The transcendence and immanence of the Supreme are emphasised in the first hemistich. The second hemistich expresses the wish of the worshipper for the fulfilment of his desires and attainment of wealth through divine favour.

It is customary to employ this verse for recital during the ceremonial feeding of brāhmaṇas with specially prepared food, and similar other functions.


svastidā viśaspatirvṛtrahā vimṛdho vaśī .
vṛṣendraḥ pura etu naḥ svastidā abhayaṅkaraḥ .. 1..

1. May Indra come to our succour—Indra who is the giver of welfare on earth and bliss in the next world, who is the lord of people, who is the slayer of Vṛtra, who is the subduer of enemies and giver of rain, who is peaceable and giver of safety.


tryambakaṁ yajāmahe sugandhiṁ puṣṭivardhanam |
urvārukamiva bandhanān mṛtyor mukṣīya māmṛtāt || 1||

1. We worship the three-eyed Lord who is fragrant and who increasingly nourishes the devotees. Worshipping Him may we easily slip off from death just as the ripe cucumber easily separates itself from the binding stalk! May we be never separated from Immortality!

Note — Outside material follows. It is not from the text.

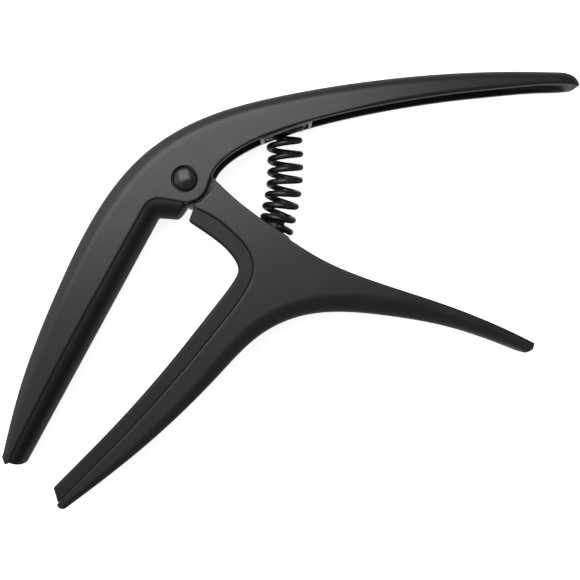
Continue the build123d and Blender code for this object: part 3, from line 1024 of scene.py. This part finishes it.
def make_spring():
    """The compression spring: round wire, its ends cut square with a small bevel."""
    count, around, end_bevel = 520, 20, 0.8
    path = wire_path(count)
    along = np.gradient(path, axis=0)
    along /= np.linalg.norm(along, axis=1)[:, None]
    out = np.cross(along, np.array([0.0, 1.0, 0.0]))
    out /= np.linalg.norm(out, axis=1)[:, None]
    third = np.cross(along, out)
    radius = np.full(count, WIRE_R)
    radius[[0, -1]] = WIRE_R * end_bevel
    turn = np.linspace(0, 2 * math.pi, around, endpoint=False)
    rings = path[:, None] + radius[:, None, None] * (
        np.cos(turn)[None, :, None] * out[:, None] + np.sin(turn)[None, :, None] * third[:, None]
    )
    here = np.arange(around)
    after = np.roll(here, -1)
    faces = [here[::-1].tolist(), ((count - 1) * around + here).tolist()]
    for i in range(count - 1):
        a, b = i * around, (i + 1) * around
        faces += np.stack([a + here, a + after, b + after, b + here], axis=1).tolist()
    spring = mesh_object("main_spring_wire", rings.reshape(-1, 3), faces)
    chart = spring.data.uv_layers.new(name="wire")
    for loop in spring.data.loops:
        ring, place = divmod(loop.vertex_index, around)
        chart.data[loop.index].uv = (place / around, ring / around)
    face_outwards(spring)
    tidy(spring, 50)
    spring.data.materials.append(WIRE)
    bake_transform(spring)
    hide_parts("main_spring")


def make_spring_post():
    """The stud that keeps the spring's foot in place."""
    flange, fillet, bevel, shoulder = 0.25, 0.15, 0.5, (0.2, 0.15)
    profile = [(0, -POST_TAIL), (POST_TAIL_R, -POST_TAIL), (POST_TAIL_R, POST_COLLAR_FOOT)]
    profile += [(POST_COLLAR_R, POST_COLLAR_FOOT), (POST_COLLAR_R, POST_COLLAR - flange)]
    profile += [(POST_COLLAR_R - flange, POST_COLLAR), (POST_R + fillet, POST_COLLAR)]
    profile += [(POST_R, POST_COLLAR + fillet), (POST_R, POST_HEIGHT - bevel)]
    profile += [(POST_R - shoulder[0], POST_HEIGHT - shoulder[1])]
    profile += [(POST_R - bevel, POST_HEIGHT), (0, POST_HEIGHT)]
    post = lathe("spring_post_stud", profile, 72, (*POST_FOOT, MID), POST_AXIS)
    finish_piece(post, "lower", [POST_STEEL], "spring_post", 35)


def make_spring_seat():
    """The cup block in the channel: coated, with a bare machined border and cup edge."""
    left, right = np.array(SEAT_LEFT), np.array(SEAT_RIGHT)
    along = (right - left) / np.linalg.norm(right - left)
    up = np.array([-along[1], along[0]])
    middle = (left + right) / 2

    def at(x, y):
        return middle + along * x + up * y

    half = SEAT_LENGTH / 2
    low = SEAT_FRAME
    wall = WALL + 0.05
    corners = [at(-half, low), at(half, low), at(half, SEAT_HIGH_RIGHT), at(-half, SEAT_HIGH_LEFT)]
    sides = []
    for a, b in zip(corners, [*corners[1:], corners[0]]):
        sides.append(Run(line(a, b), BLOCK_EDGE, BLOCK_EDGE, 0.3))
    block = slab("spring_seat_block", sides, wall, WIDTH - wall, 3)
    border, recess, below = 0.9, 0.55, 1.0
    inner = [at(-half + border, low - below), at(half - border, low - below)]
    inner += [at(half - border, low + recess), at(-half + border, low + recess)]
    hollow = prism("hollow", inner, wall + border, WIDTH - wall - border)
    combine(block, hollow, "DIFFERENCE")
    lip = CUP_R + 0.55, low + 0.15, low + 1.5
    lip_place = at((COIL_HEAD[0] - middle[0]) / along[0], 0.0)
    combine(block, cylinder("collar", *lip, 72, (*lip_place, MID), (*up, 0.0)), "UNION")
    place = 72, (COIL_HEAD[0], 0.0, MID), (0.0, 1.0, 0.0)
    combine(block, cylinder("cup", CUP_R, CUP_MOUTH, CUP_FLOOR, *place), "DIFFERENCE")
    finish_piece(block, "upper", [COATED, BARE], "spring_seat")
    down = Vector((-up[0], -up[1], 0.0))
    least_cosine, frame_height = 0.1, float(at(0, low) @ up) + 0.3
    for face in block.data.polygons:
        height = float(np.array(face.center[:2]) / MM @ up)
        bare = face.normal.dot(down) > least_cosine and height < frame_height
        face.material_index = 1 if bare else 0


# ---------------------------------------- pivot
def head_profile(base, rise):
    """A low domed head that stands on a height and rises by +1 or -1 along the axis."""
    steps = 14
    edge = 0.12
    points = [(HEAD_R - edge, base), (HEAD_R, base + rise * edge)]
    points.append((HEAD_R, base + rise * (HEAD_RIM - edge)))
    for i in range(steps + 1):
        radius = (HEAD_R - edge) * (1 - i / steps)
        crown = HEAD_DOME * (1 - (radius / HEAD_R) ** 2)
        points.append((radius, base + rise * (HEAD_RIM + crown)))
    return points


def make_pivot():
    """The pin with its domed head, and the matching head on the far side."""
    head = head_profile(WIDTH - HEAD_RECESS, 1)
    profile = [(0, HEAD_RECESS), (PIN_R, HEAD_RECESS), (PIN_R, WIDTH - HEAD_RECESS), *head]
    pin = lathe("pivot_pin_body", profile)
    finish_piece(pin, "upper", [BLACK_STEEL], "pivot_pin", 40)
    cap = lathe("pivot_cap_head", [(0, HEAD_RECESS), *head_profile(HEAD_RECESS, -1)])
    finish_piece(cap, "upper", [BLACK_STEEL], "pivot_cap", 40)


def dress_cad_nodes():
    """Materials for the pieces that keep their CAD shape, hidden inside the hub."""
    for node, material in (("hub_bush", BRONZE), ("washer_front", STEEL), ("washer_rear", STEEL)):
        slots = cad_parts[node].data.materials
        slots.clear()
        slots.append(material)


# ---------------------------------------- camera, light and floor
CAMERA = (23.2, -24.5, 300.0)
LENS = 80.4
SENSOR = 36.0
CLIP_START = 0.01
KEY_PLACE = (-27.0, 80.0, 180.0)
KEY_SIZE = (150.0, 162.0)
KEY_TURN = 12  # degrees about +Z
KEY_WATTS = 0.225
ROOM = 0.2  # strength of the room's light from all sides
# Each paler stretch of the room: its direction, the cosines of the angle to it at which it starts
# and is full, and its strength. They are the table, behind the bend and beside it.
GLOWS = [
    ((0, 0, -1), 0.72, 0.95, 0.15),
    ((-0.9, 0.5, 0.9), 0.5, 1.0, 0.9),
    ((-0.6, 0.75, -0.6), 0.3, 0.95, 0.4),
]
BACKDROP = 0.9  # the least that the camera itself sees of the room
FLOOR_HALF = 3000.0
FLOOR_DROP = 0.02  # the table lies this far below the capo


def make_camera():
    """Looks straight down on the capo's side."""
    data = bpy.data.cameras.new("camera")
    data.lens = LENS
    data.sensor_width = SENSOR
    data.clip_start = CLIP_START
    camera = bpy.data.objects.new("camera", data)
    camera.location = [x * MM for x in CAMERA]
    bpy.context.scene.collection.objects.link(camera)
    bpy.context.scene.camera = camera


def make_key():
    """A level soft box above the bend, so that its light fades along both levers."""
    data = bpy.data.lights.new("key", "AREA")
    data.shape = "RECTANGLE"
    data.size, data.size_y = (x * MM for x in KEY_SIZE)
    data.energy = KEY_WATTS
    lamp = bpy.data.objects.new("key", data)
    lamp.location = [x * MM for x in KEY_PLACE]
    lamp.rotation_euler.z = math.radians(KEY_TURN)
    lamp.visible_camera = False
    bpy.context.scene.collection.objects.link(lamp)


def glow(add, direction, towards, low, high, strength):
    """Light from round a direction, between two cosines of the angle to it."""
    links = [(0, direction), (1, Vector(towards).normalized())]
    cosine = add("ShaderNodeVectorMath", links, operation="DOT_PRODUCT").outputs["Value"]
    links = [("Value", cosine), ("From Min", low), ("From Max", high), ("To Max", strength)]
    return add("ShaderNodeMapRange", links, interpolation_type="SMOOTHSTEP").outputs["Result"]


def make_room():
    """A dim room with a few paler stretches, in front of which the camera sees a pale backdrop."""
    world = bpy.data.worlds.new("room")
    world.use_nodes = True
    tree = world.node_tree
    add = adder(tree)
    direction = add("ShaderNodeTexCoord").outputs["Generated"]
    total = ROOM
    for spot in GLOWS:
        total = calculate(add, "ADD", total, glow(add, direction, *spot))
    seen = add("ShaderNodeLightPath").outputs["Is Camera Ray"]
    strength = calculate(add, "MAXIMUM", total, calculate(add, "MULTIPLY", seen, BACKDROP))
    feed(tree, tree.nodes["Background"], [("Color", grey(1.0)), ("Strength", strength)])
    bpy.context.scene.world = world
    bpy.context.scene.view_settings.view_transform = "Standard"


def make_floor():
    """A pale, evenly lit table, which the capo's gloss doesn't mirror."""
    half = FLOOR_HALF
    corners = [(-half, -half, 0), (half, -half, 0), (half, half, 0), (-half, half, 0)]
    floor = mesh_object("floor", corners, [[0, 1, 2, 3]])
    floor.location.z = -FLOOR_DROP * MM
    floor.visible_glossy = False
    material, add, surface = new_material("pale_table")
    surface(
        ("Base Color", tone(add, noise(add, object_place(add), 4.0), grey(0.86), grey(0.89))),
        ("Roughness", 0.7),
        ("Emission Color", grey(1.0)),
        ("Emission Strength", 0.85),
    )
    floor.data.materials.append(material)


make_camera()
make_key()
make_room()
make_floor()
make_upper_lever()
make_fretboard_pad()
make_lower_lever()
make_neck_pad()
make_spring()
make_spring_post()
make_spring_seat()
make_pivot()
dress_cad_nodes()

This is a cherished mantra prescribed for japa by all seekers after the Puruṣārthas (four ends of life), and chiefly by those who aspire after liberation from the cycle of birth and death.

The Supreme is here meditated upon as the giver and increaser of well-being and progress in physical and spiritual excellences.

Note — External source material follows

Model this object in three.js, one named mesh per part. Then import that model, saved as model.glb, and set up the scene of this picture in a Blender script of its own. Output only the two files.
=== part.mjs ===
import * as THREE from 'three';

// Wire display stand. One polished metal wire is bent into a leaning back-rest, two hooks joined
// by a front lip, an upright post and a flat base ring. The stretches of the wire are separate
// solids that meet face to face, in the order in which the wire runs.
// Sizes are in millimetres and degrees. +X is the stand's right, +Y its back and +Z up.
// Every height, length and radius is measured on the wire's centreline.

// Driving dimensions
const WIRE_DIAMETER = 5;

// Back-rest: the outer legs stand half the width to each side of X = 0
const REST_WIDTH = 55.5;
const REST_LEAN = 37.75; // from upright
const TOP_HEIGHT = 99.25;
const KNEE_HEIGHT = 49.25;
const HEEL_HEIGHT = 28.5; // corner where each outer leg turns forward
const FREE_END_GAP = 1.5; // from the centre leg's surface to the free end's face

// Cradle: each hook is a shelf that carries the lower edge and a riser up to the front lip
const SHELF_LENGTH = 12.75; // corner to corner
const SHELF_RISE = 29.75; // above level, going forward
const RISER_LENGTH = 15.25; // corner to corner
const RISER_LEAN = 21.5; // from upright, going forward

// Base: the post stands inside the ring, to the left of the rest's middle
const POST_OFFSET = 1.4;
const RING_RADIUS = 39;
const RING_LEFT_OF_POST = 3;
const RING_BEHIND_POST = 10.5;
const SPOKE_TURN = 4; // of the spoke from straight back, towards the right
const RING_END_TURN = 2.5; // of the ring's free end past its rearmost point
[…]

The adjective Sugandhim qualifying God implies that divine grace becomes perceptible, from a distance like fragrance, to persons who are given to piety and adoration of God.

The example of cucumber gives us the concrete impression how a spiritually and physically mature person naturally and easily gets freedom from the bondages of existence in the world, either at the dawn of knowledge or at the close of a well-spent life.

This mantra is originally found at Vājasaneyi Saṁhitā III 6. In commenting on this passage Mahīdhara states that celestial fragrance of the Lord is suggestive of all His Divine excellences. Death implies also mundane existence.

In the Saṁhitā context this mantra is prescribed for repetition by the Yajamāna who circumambulates the Āhavaṇiya Fire after piling it.

After him, his virgin relatives also do the same, but they repeat the mantra replacing puṣṭivardhanam by patidevanam —meaning giver of a proper husband.

The meaning of the stanza with this change will be:

Like the cucumber may we be separated from parents and brothers at marriage and never separated from the husband.


ye te sahasramayu pāśā mṛtyo martyāya hantave |
tān yajñasya māyayā sarvānavayajāmahe || 1||

1. O Death, those thousand and ten thousand snares which thou hast laid for slaying man, all of them we remove by the power of our deeds of worship!


The word death is used in different connected senses. Its most concrete shape is the termination of physical existence marked by stoppage of breath, consciousness and bodily functions. The force that brings about this is personified as Death.

The duration of life on this earth is determined by the merits and dements accruing from a man’s deeds. This is the view of the scriptures.

The god of Death adjudges each person according to his deserts and limits the duration of his life on the earth. Evil thoughts and deeds, errors of passion and temperament, sickness and suffering—all these are snares laid by Death to entrap unwary man.

Further, ignorance, carelessness, remissness, insatiable craving and harmful propensities are also listed among the army of Death.

Śiva, the auspicious God, is described as the greatest yogin, for, he has overcome the army of Death. Therefore He, the Auspicious Lord, is called Antakāntaka.

For the devotees of God, the way to escape from the meshes of Death, said above, lies in the power of worshipping Him—the performance of prescribed duties to God properly and in the right spirit. This is perhaps what is implied by the phrase yajñasya māyayā or by the power of worship.


mṛtyave svāhā mṛtyave svāhā || 1||

1. Hail! May this be an oblation made to Mṛtyu, the maker of death!


Repetition of the same formula twice implies that two separate oblations are made to the deity in the consecrated fire, with a view to destroy all the sins connected with the person who makes the offering.